**WRITTEN PROBLEM**
All of the data needs to be repeated exactly.

**INFORMATION SHOWN**
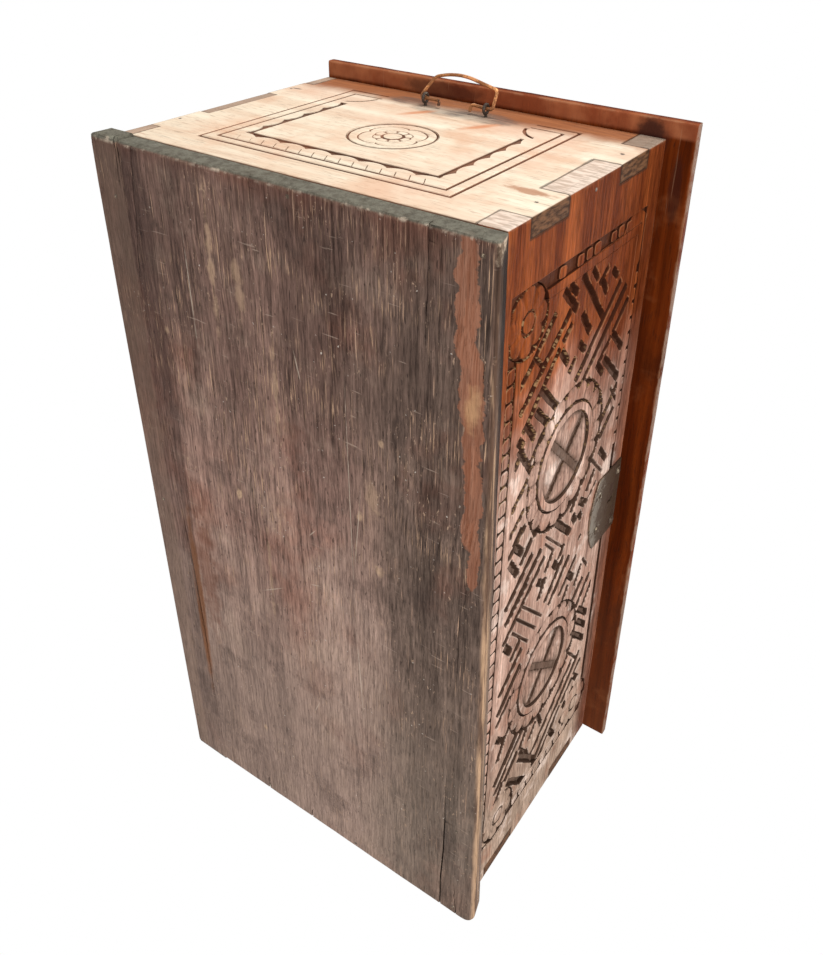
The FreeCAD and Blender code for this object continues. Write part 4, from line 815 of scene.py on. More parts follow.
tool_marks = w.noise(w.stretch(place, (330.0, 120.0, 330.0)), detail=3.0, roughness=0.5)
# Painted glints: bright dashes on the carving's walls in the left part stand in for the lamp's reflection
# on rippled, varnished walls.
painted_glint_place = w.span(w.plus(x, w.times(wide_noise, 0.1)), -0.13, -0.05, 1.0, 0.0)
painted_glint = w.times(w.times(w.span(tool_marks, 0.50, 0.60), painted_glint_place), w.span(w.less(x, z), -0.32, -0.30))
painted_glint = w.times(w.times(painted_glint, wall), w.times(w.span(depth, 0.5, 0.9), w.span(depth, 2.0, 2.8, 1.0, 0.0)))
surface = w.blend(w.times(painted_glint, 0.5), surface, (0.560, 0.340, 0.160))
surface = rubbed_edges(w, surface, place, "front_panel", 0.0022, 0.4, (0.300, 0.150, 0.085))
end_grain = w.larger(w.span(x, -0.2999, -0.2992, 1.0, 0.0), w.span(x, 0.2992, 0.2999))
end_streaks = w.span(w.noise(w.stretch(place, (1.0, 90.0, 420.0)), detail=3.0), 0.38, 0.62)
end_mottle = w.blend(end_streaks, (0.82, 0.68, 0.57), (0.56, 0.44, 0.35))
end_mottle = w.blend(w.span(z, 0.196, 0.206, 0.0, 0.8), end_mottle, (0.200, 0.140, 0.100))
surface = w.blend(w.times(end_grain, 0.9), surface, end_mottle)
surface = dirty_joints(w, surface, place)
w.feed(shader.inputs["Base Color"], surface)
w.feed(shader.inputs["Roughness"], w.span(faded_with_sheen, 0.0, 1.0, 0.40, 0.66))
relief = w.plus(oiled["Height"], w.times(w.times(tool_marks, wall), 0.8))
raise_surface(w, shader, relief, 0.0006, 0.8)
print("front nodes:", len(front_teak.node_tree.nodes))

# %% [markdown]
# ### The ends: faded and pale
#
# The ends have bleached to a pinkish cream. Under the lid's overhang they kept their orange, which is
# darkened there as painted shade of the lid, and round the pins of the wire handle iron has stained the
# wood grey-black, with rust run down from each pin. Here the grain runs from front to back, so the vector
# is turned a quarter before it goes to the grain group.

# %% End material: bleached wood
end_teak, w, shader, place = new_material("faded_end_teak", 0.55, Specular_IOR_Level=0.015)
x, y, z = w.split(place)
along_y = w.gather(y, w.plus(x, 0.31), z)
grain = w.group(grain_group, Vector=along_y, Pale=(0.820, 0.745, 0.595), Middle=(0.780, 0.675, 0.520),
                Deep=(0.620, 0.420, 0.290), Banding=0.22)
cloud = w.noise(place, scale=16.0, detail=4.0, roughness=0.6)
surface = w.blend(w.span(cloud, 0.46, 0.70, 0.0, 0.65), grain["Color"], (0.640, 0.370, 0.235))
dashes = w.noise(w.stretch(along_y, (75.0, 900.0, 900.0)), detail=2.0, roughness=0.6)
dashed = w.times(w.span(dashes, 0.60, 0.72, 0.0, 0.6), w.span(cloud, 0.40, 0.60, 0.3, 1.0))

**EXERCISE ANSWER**
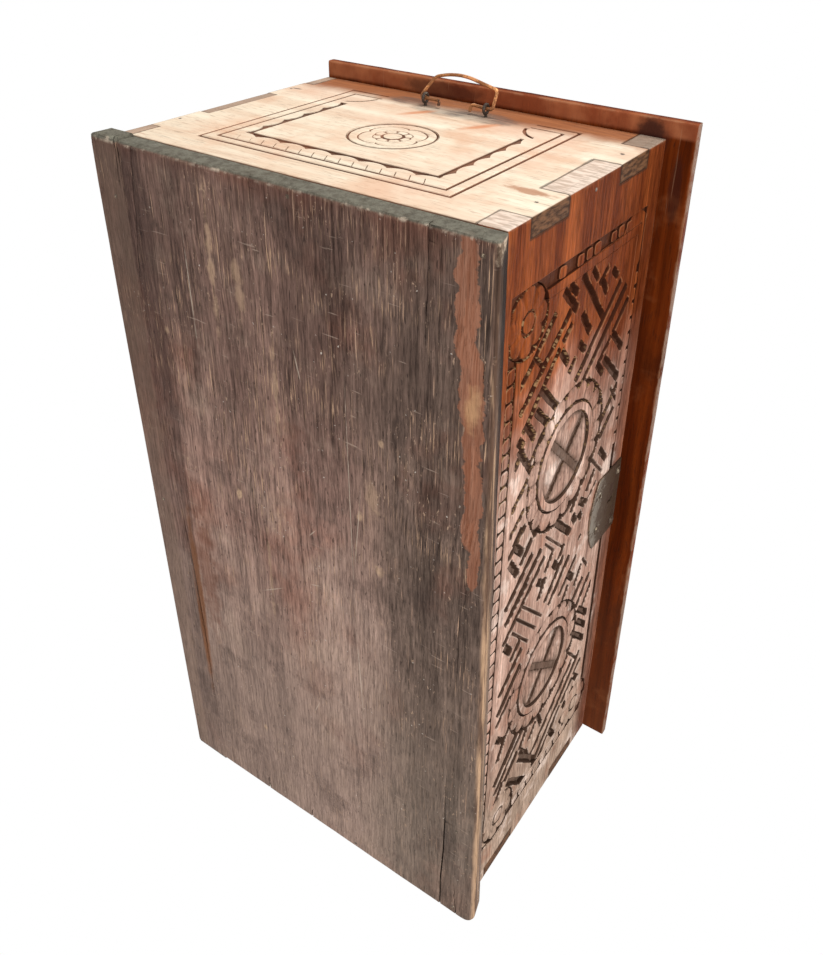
The FreeCAD and Blender code for this object continues. Write part 4, from line 815 of scene.py on. More parts follow.
tool_marks = w.noise(w.stretch(place, (330.0, 120.0, 330.0)), detail=3.0, roughness=0.5)
# Painted glints: bright dashes on the carving's walls in the left part stand in for the lamp's reflection
# on rippled, varnished walls.
painted_glint_place = w.span(w.plus(x, w.times(wide_noise, 0.1)), -0.13, -0.05, 1.0, 0.0)
painted_glint = w.times(w.times(w.span(tool_marks, 0.50, 0.60), painted_glint_place), w.span(w.less(x, z), -0.32, -0.30))
painted_glint = w.times(w.times(painted_glint, wall), w.times(w.span(depth, 0.5, 0.9), w.span(depth, 2.0, 2.8, 1.0, 0.0)))
surface = w.blend(w.times(painted_glint, 0.5), surface, (0.560, 0.340, 0.160))
surface = rubbed_edges(w, surface, place, "front_panel", 0.0022, 0.4, (0.300, 0.150, 0.085))
end_grain = w.larger(w.span(x, -0.2999, -0.2992, 1.0, 0.0), w.span(x, 0.2992, 0.2999))
end_streaks = w.span(w.noise(w.stretch(place, (1.0, 90.0, 420.0)), detail=3.0), 0.38, 0.62)
end_mottle = w.blend(end_streaks, (0.82, 0.68, 0.57), (0.56, 0.44, 0.35))
end_mottle = w.blend(w.span(z, 0.196, 0.206, 0.0, 0.8), end_mottle, (0.200, 0.140, 0.100))
surface = w.blend(w.times(end_grain, 0.9), surface, end_mottle)
surface = dirty_joints(w, surface, place)
w.feed(shader.inputs["Base Color"], surface)
w.feed(shader.inputs["Roughness"], w.span(faded_with_sheen, 0.0, 1.0, 0.40, 0.66))
relief = w.plus(oiled["Height"], w.times(w.times(tool_marks, wall), 0.8))
raise_surface(w, shader, relief, 0.0006, 0.8)
print("front nodes:", len(front_teak.node_tree.nodes))

# %% [markdown]
# ### The ends: faded and pale
#
# The ends have bleached to a pinkish cream. Under the lid's overhang they kept their orange, which is
# darkened there as painted shade of the lid, and round the pins of the wire handle iron has stained the
# wood grey-black, with rust run down from each pin. Here the grain runs from front to back, so the vector
# is turned a quarter before it goes to the grain group.

# %% End material: bleached wood
end_teak, w, shader, place = new_material("faded_end_teak", 0.55, Specular_IOR_Level=0.015)
x, y, z = w.split(place)
along_y = w.gather(y, w.plus(x, 0.31), z)
grain = w.group(grain_group, Vector=along_y, Pale=(0.820, 0.745, 0.595), Middle=(0.780, 0.675, 0.520),
                Deep=(0.620, 0.420, 0.290), Banding=0.22)
cloud = w.noise(place, scale=16.0, detail=4.0, roughness=0.6)
surface = w.blend(w.span(cloud, 0.46, 0.70, 0.0, 0.65), grain["Color"], (0.640, 0.370, 0.235))
dashes = w.noise(w.stretch(along_y, (75.0, 900.0, 900.0)), detail=2.0, roughness=0.6)
dashed = w.times(w.span(dashes, 0.60, 0.72, 0.0, 0.6), w.span(cloud, 0.40, 0.60, 0.3, 1.0))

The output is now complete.